Now, what is still at stake is the European voters’ attitude towards the migration topic, as they are called to vote to elect their next representatives at the EU level.
A poll conducted by Ipsos and published by Euronews shows that 51% of Europeans do not support EU migration policy, while only 16% have a positive view and 32% are indifferent. But most importantly, when looking at the voting intention, those who have a negative view intend to vote for far-right parties and conservative ones. These European citizens are also the most likely to call for improved border controls. Furthermore, looking through the country’s lens, Poland (86%), Bulgaria (83%) and Finland (83%) are those asking stricter management of migration, while Italy’s (39%) and Spain’s (41%) citizens showed to be more welcoming towards migrants.
To conclude, 59% of respondents said that the EU should make the fight against irregular migration a priority, while 29% said it should be “important but not a priority” and just 12% concluded it should be “secondary.”

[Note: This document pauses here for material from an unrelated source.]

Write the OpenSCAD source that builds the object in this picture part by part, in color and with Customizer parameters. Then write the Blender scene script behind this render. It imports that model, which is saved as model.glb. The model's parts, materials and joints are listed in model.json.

What to expect from now on?
The New Pact on Migration and Asylum will have the green light if the Council adopts it, when called to vote on April 29th via qualified majority. Then, it will take at least two years before its implementation takes place, expected in 2026.
The Pact, as it is today, isn’t going to solve the pressing problems of the migration management by the EU or to improve protection of asylum seekers. What we can expect is ineffectiveness and chaos caused by this new migration and asylum system, that still lacks fair, humane and effective procedures that are needed to respect human rights of people on the move. What is truly necessary is a well-resourced, long-term, and sustainable response to ensure the right to migrate.
In the meantime, once again, what we are facing is a European Union even more entrenched behind its borders, standing in contraction to EU’s funding values.